Data mart consumers. These users have their own highly-specialized business data analytical software. They directly extract business data from the source and store it on a local server. They then use special-purpose software to analyze the data.
Any big data solution must take these communities into account.
The Disaster Recovery Problem
Most data warehouses are used for analysis and reporting, not for processing business data such as customer transactions. A big data appliance is usually attached to the data warehouse, and so is not usually considered something required at the DR site. However, it may become so! Consider the following scenario:
1. Your company implements a big data appliance;
2. Business analysts and users begin querying the data;
3. Many queries produce results that result in lower costs or better pricing;
4. Queries run quickly, so many analysts begin executing many queries;
5. As more queries produce actionable results, management sees that they have value;
6. One-time queries begin running weekly; some queries become daily reports;
7. The number of valuable, daily reports results in management designating the big data solution and analysis “mission-critical”.

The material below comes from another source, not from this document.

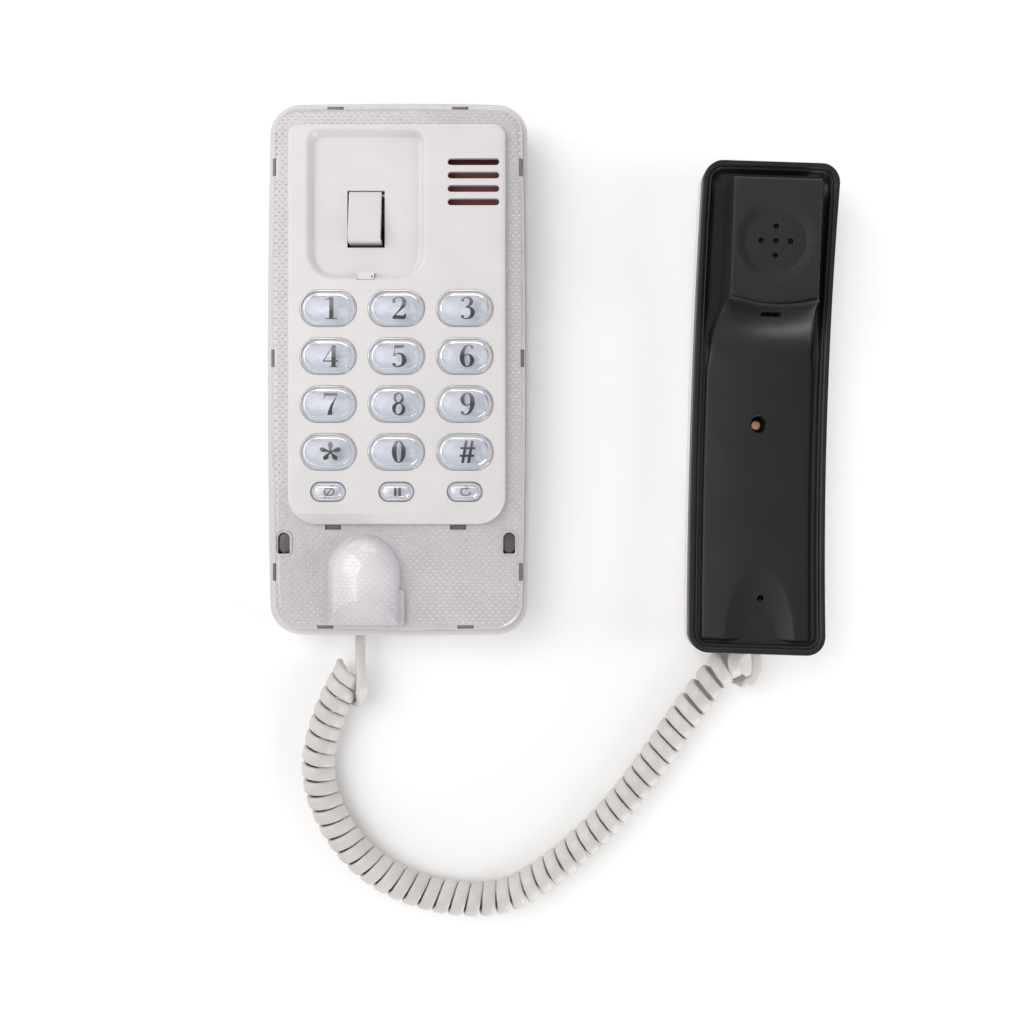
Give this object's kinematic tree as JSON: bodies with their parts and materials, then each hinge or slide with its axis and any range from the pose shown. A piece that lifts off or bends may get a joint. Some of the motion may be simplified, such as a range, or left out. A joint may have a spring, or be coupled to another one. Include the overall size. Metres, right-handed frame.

Surprise! IT is suddenly informed that this large data store must be available if a disaster occurs.
To prepare for this happening in your enterprise, review the storage needs, network capacity, hardware capabilities and capacity and software license requirements at the beginning of your implementation. Have this data published and available to management before it becomes critical. This allows your enterprise to budget and plan for its needs in advance.
Summary
Most advanced analytics solutions access large data stores called big data. High-speed appliances will assist business users by significantly shortening query times; however, the best architectural solution will require the appliance to be a part of your data warehouse.
Integrating big data appliance solutions into a data warehouse requires preparation and forethought. DBAs and business data consumers must work together both to address the implementation issues above and to meet the needs of multiple business data consumers.